Better Odds That Life Crashed to Earth From Space
The researchers report in the journal Astrobiology that under certain conditions, there is a high probability that life came to Earth --or spread from Earth to other planets -- during the solar system's infancy when Earth and its planetary neighbors orbiting other stars would have been close enough to each other to exchange lots of solid material.
The findings provide the strongest support yet for "lithopanspermia," the idea that basic life forms are distributed throughout the universe via meteorite-like planetary fragments cast forth by disruptions such as planet and asteroid collisions. Eventually, another planetary system's gravity traps these roaming rocks, which can result in a mingling that transfers any living cargo.
"We wanted to know how debris left over from the formation of our solar system can get transported from one planetary system to another," said Renu Malhotra, a professor of planetary science in the UA's Lunar and Planetary Laboratory.
"Even today, some of these rocks leak out of the asteroid belt and hit planets," said Malhotra. "That's how we get meteorites. Some of them land on other planets, and some get thrown out of the solar system."
"With this study, we wanted to find out what happens to those small rocks that are thrown out and escape the solar system. Where do they go?"
Previous research suggested that, typically, those small rocks called meteoroids leave the solar system at high speeds, making the chances of being snagged in the gravitational pull of another object highly unlikely.
"Those studies assumed a typical velocity of 5,000 meters per second or more," said Malhotra. "They neglected the small fraction of material leaving a solar system at speeds slow enough to be captured by other planetary systems."
Using the star cluster in which our sun was born as a model, the team conducted simulations showing that at these lower speeds, the transfer of solid material from one star's planetary system to another could have been far more likely than previously thought, explained first author Edward Belbruno, a mathematician and visiting research collaborator in the department of astrophysical sciences at Princeton University who developed the principles of weak transfer.

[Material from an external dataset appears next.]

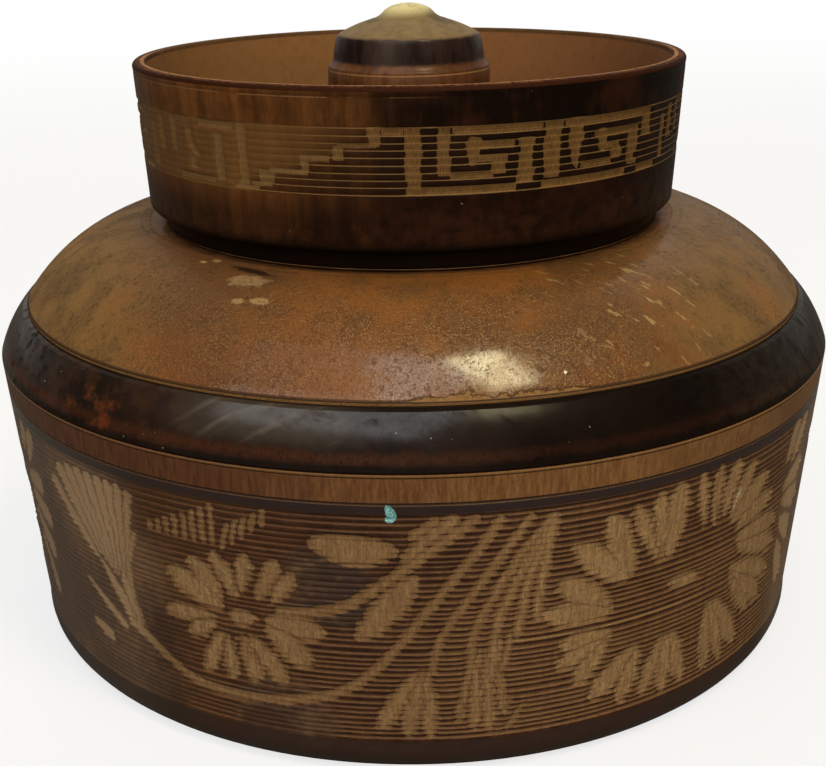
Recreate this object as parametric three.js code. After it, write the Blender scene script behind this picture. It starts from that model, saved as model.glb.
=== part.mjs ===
// A round trinket box turned from wood: a hollow body with a wide shoulder, a lid
// shaped like a shallow cup that stands in the mouth, and a turned knob in the lid.
// All lengths are in millimetres, +Z is up, and the origin is the centre of the base.
import * as THREE from 'three';

// Facets round the turned pieces.
const BOX_FACETS = 60;
const KNOB_FACETS = 40;

// Body, outside, from the base up.
const BASE_RADIUS = 76.9;
const FOOT_HEIGHT = 7.2;
const FOOT_RADIUS = 79.8;
const FOOT_BOW = 1.15;
const BELLY_RADIUS = 84.8;
const BELLY_HEIGHT = 57;
const BEAD_HEIGHT = 9.2;
const BEAD_INSET = 5.2;
const BEAD_BOW = 0.5;
const SHOULDER_HEIGHT = 14.8;
const SHOULDER_BOW = 3.4;
const LIP_RADIUS = 54.1;
const LIP_WIDTH = 1.2;

// The pale stripe lies between a groove and the bead.
const STRIPE_HEIGHT = 4.7;
const GROOVE_WIDTH = 0.9;
const GROOVE_DEPTH = 0.5;

// Body, inside.
const WALL = 6;
const FLOOR = 8;
const FLOOR_FILLET = 5;
const VAULT_BOW = 6;
const SEAT_DROP = 0.8;
const SEAT_WIDTH = 6;
const NECK_LENGTH = 9;

// Lid. The spigot drops into the neck, and the foot ring rests on the seat.
const SEAT_CLEARANCE = 0.3;
const SPIGOT_CLEARANCE = 0.4;
const SPIGOT_LENGTH = 6;
const SPIGOT_CHAMFER = 1;
const LID_FOOT_WIDTH = 2.4;
const LID_SET_BACK = 0.6;
const COVE_HEIGHT = 4.4;
const COVE_BOW = 1.1;
const LID_HEIGHT = 32.6;
const LID_FLARE = 1.9;
const RIM_THICKNESS = 2.6;
const RIM_ROUND = 1;
const RIM_EASE = 0.5;
const TRAY_WALL = 3.8;
const TRAY_FLOOR = 9;
const TRAY_FILLET = 4;

// Knob, with its tenon in the lid floor.
const TENON_RADIUS = 8;
const TENON_LENGTH = 6;
const TENON_CLEARANCE = 0.3;
const KNOB_HEIGHT = 39;
const KNOB_FOOT_RADIUS = 22;
const KNOB_STEM_BOW = 1.6;
const KNOB_RING_RADIUS = 16.4;
const KNOB_STEP = 1.6;
const KNOB_BAND_RADIUS = 15;
const KNOB_BAND_HEIGHT = 5.8;
const KNOB_SHOULDER_RADIUS = 14.1;
const KNOB_CONE_HEIGHT = 3.1;
const TIP_RADIUS = 5.6;
const TIP_HEIGHT = 2.9;
const TIP_FLARE = 1;

const BODY_WOOD = { color: 0x6b4524, roughness: 0.4, metalness: 0 };
const LID_WOOD = { color: 0x4a2a14, roughness: 0.38, metalness: 0 };
const KNOB_WOOD = { color: 0x2a1a10, roughness: 0.3, metalness: 0 };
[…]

Weak transfer describes a low-velocity process wherein solid materials meander out of the orbit of one large object and happen into the orbit of another. In this case, the researchers factored in velocities 50 times slower than previous estimates, or about 100 meters per second.
The researchers suggest that of all the boulders cast off from our solar system and its closest neighbor, five to 12 out of 10,000 could have been captured by the other. Earlier simulations had suggested chances as slim as one in a million.
"Our work says the opposite of most previous work," Belbruno said. "It says that lithopanspermia might have been very likely, and it may be the first paper to demonstrate that. If this mechanism is true, it has implications for life in the universe as a whole. This could have happened anywhere."